Je ne lui en veux plus autant parce que j’ai vu beaucoup de gens assez
semblables à lui. Des gens qui cherchent des réponses faciles aux grands
problèmes. Des gens qui tiennent les Juifs ou les Noirs pour responsables de
toutes les calamités qui leur tombent sur la tête. »
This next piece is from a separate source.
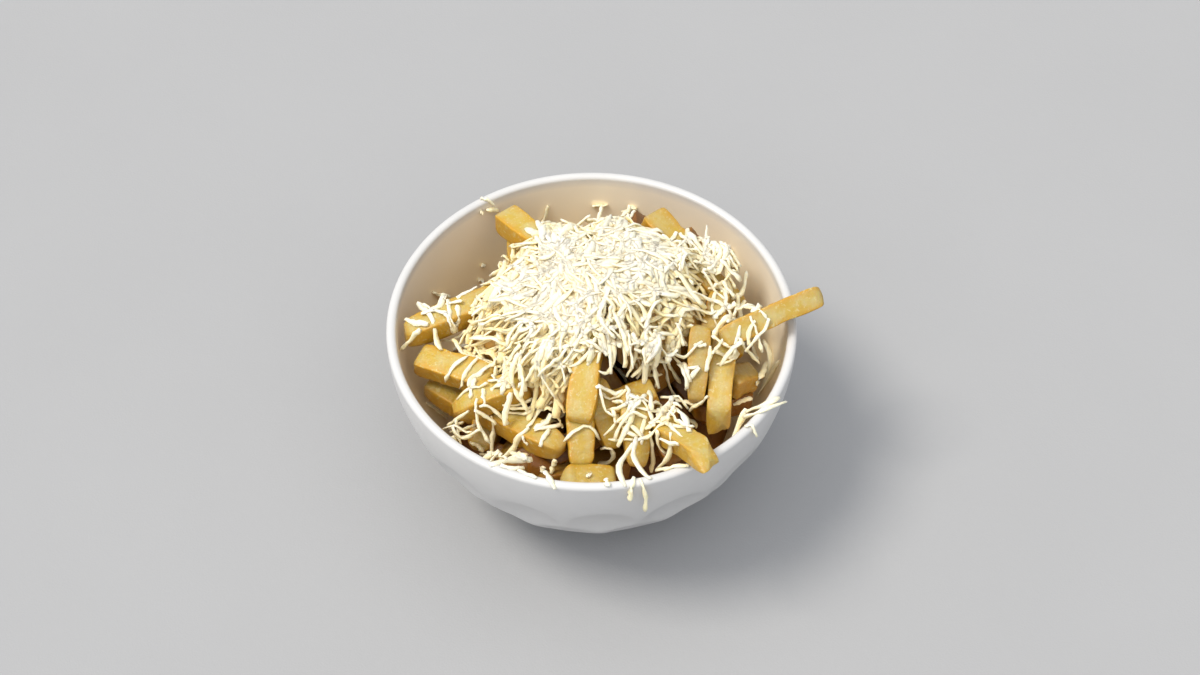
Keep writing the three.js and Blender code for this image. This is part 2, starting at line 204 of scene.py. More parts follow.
def addGrain(tree, shader, place, coarse, fine, share, depth):
    grain = addGroup(tree, "surfaceGrain", place, Coarse=coarse, Fine=fine, Fine_Share=share)
    bump = tree.nodes.new("ShaderNodeBump")
    bump.inputs["Distance"].default_value = depth * mm
    tree.links.new(grain.outputs["Height"], bump.inputs["Height"])
    tree.links.new(bump.outputs["Normal"], shader.inputs["Normal"])


def addMix(tree, factor, low, high):
    blend = tree.nodes.new("ShaderNodeMix")
    blend.data_type = "RGBA"
    for value, key in ((factor, "Factor"), (low, "A"), (high, "B")):
        socket = [s for s in blend.inputs if s.name == key and s.enabled][0]
        if isinstance(value, bpy.types.NodeSocket):
            tree.links.new(value, socket)
        else:
            socket.default_value = value
    return blend.outputs["Result"]


def addRange(tree, value, low, high):
    spread = tree.nodes.new("ShaderNodeMapRange")
    tree.links.new(value, spread.inputs["Value"])
    spread.inputs["To Min"].default_value = low
    spread.inputs["To Max"].default_value = high
    return spread.outputs["Result"]


def addColor(tree, shader, color, mask, gloss):  # the colour, and a gloss that changes with its patches
    tree.links.new(color, shader.inputs["Base Color"])
    tree.links.new(addRange(tree, mask, *gloss), shader.inputs["Roughness"])


def objectSpace(tree):
    return tree.nodes.new("ShaderNodeTexCoord").outputs["Object"]


def ownValue(tree, name, output):
    node = tree.nodes.new("ShaderNodeAttribute")
    node.attribute_name = name
    return node.outputs[output]


# Grain: how fine the soft swells and the grain on them are, the grain's share, and the depth.
glazeLook = {
    "white": (0.64, 0.63, 0.615, 1), "cloud": (0.60, 0.59, 0.575, 1),
    # upper and deep: painted bounce light on the inner wall, warmer further down
    "upper": (0.95, 0.87, 0.73, 1), "deep": (0.99, 0.81, 0.50, 1),
    "gloss": (0.32, 0.44), "grain": (60.0, 700.0, 0.12, 0.25),
}
fryLook = {
    "pale": (0.56, 0.46, 0.17, 1), "gold": (0.55, 0.385, 0.055, 1), "spark": (0.62, 0.515, 0.22, 1),
    # deep: gold of the side faces, partly painted shade; shade: painted shade of the fries that lie
    # deep; crust: browning at the ends
    "deep": (0.56, 0.305, 0.014, 1), "shade": (0.17, 0.055, 0.001, 1), "crust": (0.47, 0.22, 0.009, 1),
    "gloss": (0.34, 0.52), "grain": (330.0, 1300.0, 0.4, 0.5),
}
cheeseLook = {
    "cream": (0.98, 0.87, 0.61, 1), "white": (0.985, 0.92, 0.73, 1),
    "deep": (0.98, 0.79, 0.42, 1), "between": (0.70, 0.40, 0.07, 1),  # deep: painted warm shade in the crevices between shreds; between: the fries below the shreds, and painted shade on the core's lower edge
    "gloss": (0.5, 0.7), "grain": (700.0, 2600.0, 0.4, 0.5),
}
floorLook = {
    "tone": (0.357, 0.356, 0.358, 1), "cloud": (0.347, 0.346, 0.348, 1),
    "grain": (300.0, 1300.0, 0.5, 0.1),
}


def glazeMaterial():  # white, with the hollow painted warmer towards the food: painted bounce light
    material, tree, shader = newMaterial("whiteGlaze", Coat_Weight=0.2, Coat_Roughness=0.25, IOR=1.5)
    place = objectSpace(tree)
    tone = addGroup(tree, "patchyTone", place, Scale=35.0, Softness=0.2,
                    Low=glazeLook["white"], High=glazeLook["cloud"])
    depth = ownValue(tree, "paintedBounceDepth", "Fac")
    warm = addMix(tree, depth, glazeLook["upper"], glazeLook["deep"])
    # the inner wall is painted lighter and warmer than the outer glaze: painted bounce light from the
    # fries
    bounceTinted = addMix(tree, ownValue(tree, "hollow", "Fac"), tone.outputs["Color"], warm)
    addColor(tree, shader, bounceTinted, tone.outputs["Mask"], glazeLook["gloss"])
    addGrain(tree, shader, place, *glazeLook["grain"])
    return material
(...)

Philippe Noiret dans le rôle de Nick Correy, "Coup de torchon" de B. Tavernier, 1981. |
On ne nait pas
monstrueux, on le devient. Il n’y a dans l’univers de Jim Thompson pas
d’exception à la banalité du mal. Et le héros n’a pas pour fonction, comme
c’est le cas chez Hammett, de racheter la déréliction du monde. Oralité, anti héros,
on n’a pas manqué de comparer Jim Thompson à Céline, s’il y a une certaine
communauté d’esprit, il ne faut pas oublier que Jim Thompson a, un temps,
adhéré au parti communiste ni qu’il fut avant tout un auteur de roman noir pour
qui l’écriture avait essentiellement une fonction alimentaire, il n’y a jamais
eu chez lui une quelconque recherche d’ordre esthétique. Idéologiquement,
esthétiquement tout sépare donc les deux hommes qui ont eu peut-être pour point
commun de se heurter aux turbulences de l’histoire, laquelle les a tous les
deux conduits à une forme d’autodestruction. Jim Thompson a néanmoins eu le
mérite d’en sortir avec honneur.
1. Jim Thompson, Pottsville, 1280 habitants, Rivages,
2016.
2. Dashiell Hammett, Moisson rouge, Série noire, 2009.
3. Jean-Bernard Pouy, 1280 âmes, Baleine, 2000.
4. Titre de l’adaptation
du roman par Bertrand Tavernier, Philippe Noiret y incarnait Nick Corey.